Летела я метров пять или шесть – лицом по покрытому наждачной ледяной плёнкой асфальту. Помню, что, пока тормозила, думала о мужике, который во время аварии, вылетев через лобовое стекло, снёс себе об асфальт переднюю поверхность черепа – тоже история, рассказанная Серёжей. И умер.
Ещё где-то в сознании мелькнул неудачник – вратарь доблестного «Ижсталя», которому шайбой влетело в лицо, и то вошло в череп так, что голова его стала чуть ли не в два раза уже. Лицевую часть потом, зацепив двумя крючками за ноздри, вытаскивали наши привыкшие ко всему врачи уже не скорой помощи.
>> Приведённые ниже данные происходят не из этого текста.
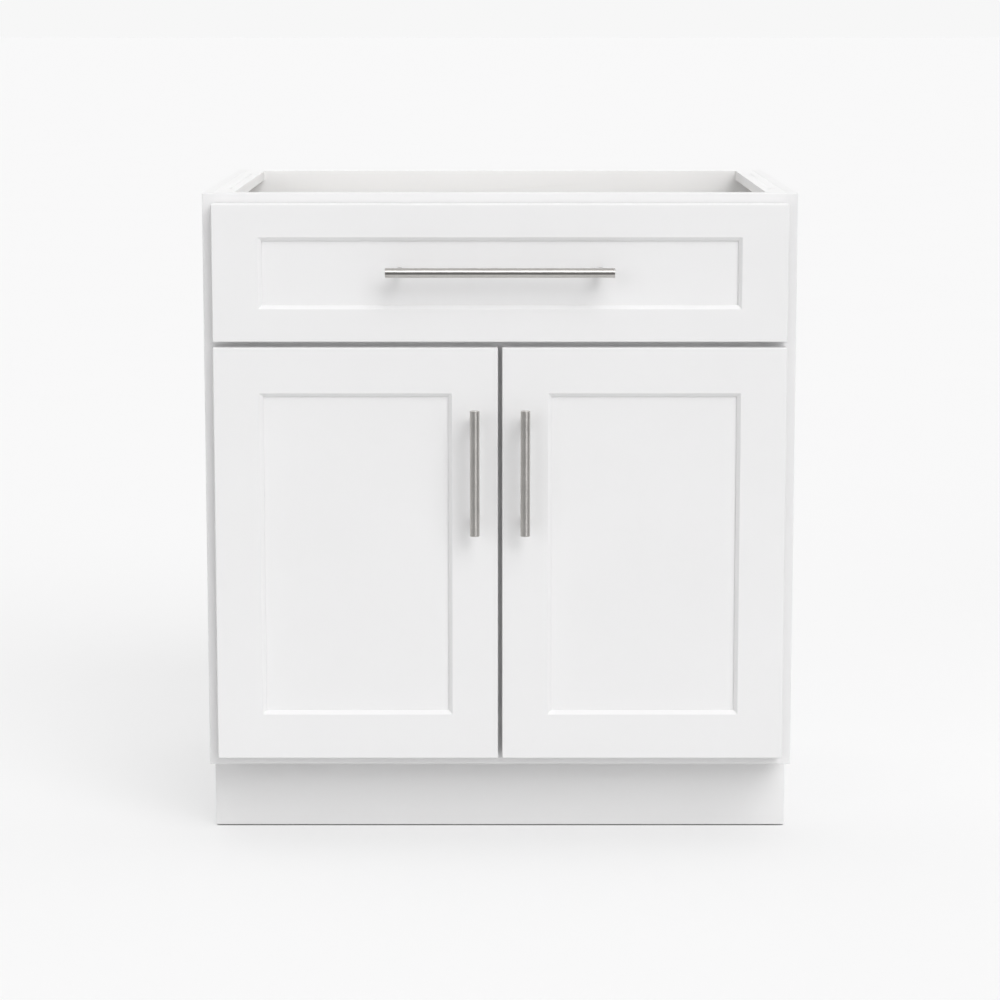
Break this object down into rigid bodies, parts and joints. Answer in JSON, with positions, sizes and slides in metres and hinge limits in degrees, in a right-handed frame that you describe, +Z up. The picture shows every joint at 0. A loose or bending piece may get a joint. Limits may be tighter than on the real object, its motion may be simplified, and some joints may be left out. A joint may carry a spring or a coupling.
{
  "type": "bathroom vanity cabinet",
  "caption": "White face-frame vanity base cabinet: open top, one wide pull-out drawer above a cupboard with paired hinged doors, bar pulls and a recessed toe kick.",
  "frame": {"origin": "on the floor, at the middle of the footprint of the whole object, pulls included", "axes": "+Z up, -Y out of the front where the doors and the drawer open, +X to the right as seen by someone facing the front"},
  "size_m": [0.762, 0.59, 0.8509],
  "materials": {
    "white_lacquer": "smooth white satin lacquer sprayed on wood",
    "white_interior": "white melamine-like coating on plywood panels, slightly duller than the face",
    "coated_plywood": "white coated birch plywood whose top edges show the pale layers",
    "brushed_nickel": "satin nickel with fine brushing round and along the bar",
    "zinc_steel": "bright zinc plated pressed steel",
    "screw_steel": "nickel plated screws",
    "bumper_rubber": "soft translucent grey bumper dots"
  },
  "bodies": {
    "cabinet": {"back_panel": "white_interior", "back_top_rail": "white_interior", "bottom_panel": "white_interior", "cabinet_screws": "screw_steel", "face_frame_bottom_rail": "white_lacquer", "face_frame_centre_stile": "white_lacquer", "face_frame_left_stile": "white_lacquer", "face_frame_mid_rail": "white_lacquer", "face_frame_right_stile": "white_lacquer", "face_frame_top_rail": "white_lacquer", "left_hinge_arms": "zinc_steel", "left_side_panel": "white_lacquer", "left_slide_cabinet_member": "zinc_steel", "left_slide_spacer": "white_interior", "left_top_cleat": "white_interior", "right_hinge_arms": "zinc_steel", "right_side_panel": "white_lacquer", "right_slide_cabinet_member": "zinc_steel", "right_slide_spacer": "white_interior", "right_top_cleat": "white_interior", "toe_kick_board": "white_interior", "toe_kick_skin": "white_lacquer"},
    "drawer": {"drawer_box_back": "coated_plywood", "drawer_box_bottom": "coated_plywood", "drawer_box_front": "coated_plywood", "drawer_box_left_side": "coated_plywood", "drawer_box_right_side": "coated_plywood", "drawer_bumpers": "bumper_rubber", "drawer_front_bottom_rail": "white_lacquer", "drawer_front_left_stile": "white_lacquer", "drawer_front_panel": "white_lacquer", "drawer_front_right_stile": "white_lacquer", "drawer_front_top_rail": "white_lacquer", "drawer_pull": "brushed_nickel", "drawer_screws": "screw_steel", "left_slide_drawer_member": "zinc_steel", "right_slide_drawer_member": "zinc_steel"},
    "left_door": {"left_door_bottom_rail": "white_lacquer", "left_door_bumpers": "bumper_rubber", "left_door_hinge_cups": "zinc_steel", "left_door_hinge_pins": "zinc_steel", "left_door_hinge_stile": "white_lacquer", "left_door_lock_stile": "white_lacquer", "left_door_panel": "white_lacquer", "left_door_pull": "brushed_nickel", "left_door_screws": "screw_steel", "left_door_top_rail": "white_lacquer"},
    "left_slide_middle": {"left_slide_middle_member": "zinc_steel"},
    "right_door": {"right_door_bottom_rail": "white_lacquer", "right_door_bumpers": "bumper_rubber", "right_door_hinge_cups": "zinc_steel", "right_door_hinge_pins": "zinc_steel", "right_door_hinge_stile": "white_lacquer", "right_door_lock_stile": "white_lacquer", "right_door_panel": "white_lacquer", "right_door_pull": "brushed_nickel", "right_door_screws": "screw_steel", "right_door_top_rail": "white_lacquer"},
    "right_slide_middle": {"right_slide_middle_member": "zinc_steel"}
  },
  "joints": [
    {"name": "drawer_slide", "type": "slide", "parent": "cabinet", "child": "drawer", "axis": [0, -1, 0], "range_m": [0, 0.43]},
    {"name": "left_slide_middle_run", "type": "slide", "parent": "cabinet", "child": "left_slide_middle", "axis": [0, -1, 0], "range_m": [0, 0.215]},
    {"name": "right_slide_middle_run", "type": "slide", "parent": "cabinet", "child": "right_slide_middle", "axis": [0, -1, 0], "range_m": [0, 0.215]},
    {"name": "left_door_hinge", "type": "hinge", "parent": "cabinet", "child": "left_door", "pos_m": [-0.3618, -0.25075, 0.38445], "axis": [0, 0, -1], "range_deg": [0, 105]},
    {"name": "right_door_hinge", "type": "hinge", "parent": "cabinet", "child": "right_door", "pos_m": [0.3618, -0.25075, 0.38445], "axis": [0, 0, 1], "range_deg": [0, 105]}
  ],
  "couplings": [
    {"joint": "left_slide_middle_run", "follows": "drawer_slide", "ratio": 0.5},
    {"joint": "right_slide_middle_run", "follows": "drawer_slide", "ratio": 0.5}
  ]
}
Я не умерла, но пострадала. Про одежду даже и не говорю: понятное дело, всё было порвано в хлам. Без переломов, но с содранной на ногах кожей и со стёртой об асфальт правой половиной лица я неделю просидела дома. Потом, постригшись, отправилась на учёбу. Волосы носила, опустив на правую щёку так, чтобы ко мне было как можно меньше внимания и вопросов. Заживало долго, но, слава богу, и это однажды закончилось.
Сергей, кстати, во время этого инцидента перелетел через спинку сиденья и оказался на моём месте. Может, и лучше, что меня уже там к тому времени не было. Вскоре Сергей и Ксюша разошлись. Мы с Максом разошлись чуть позже – через полгода.
Вот такие они, перекрёстки. Горизонтальные кресты. Жизнь вообще не булка с вареньем. «…Страдания», – так говорил Сиддхартха.
Но лучше меня об этом вам смогут сказать только Христос и гадалки.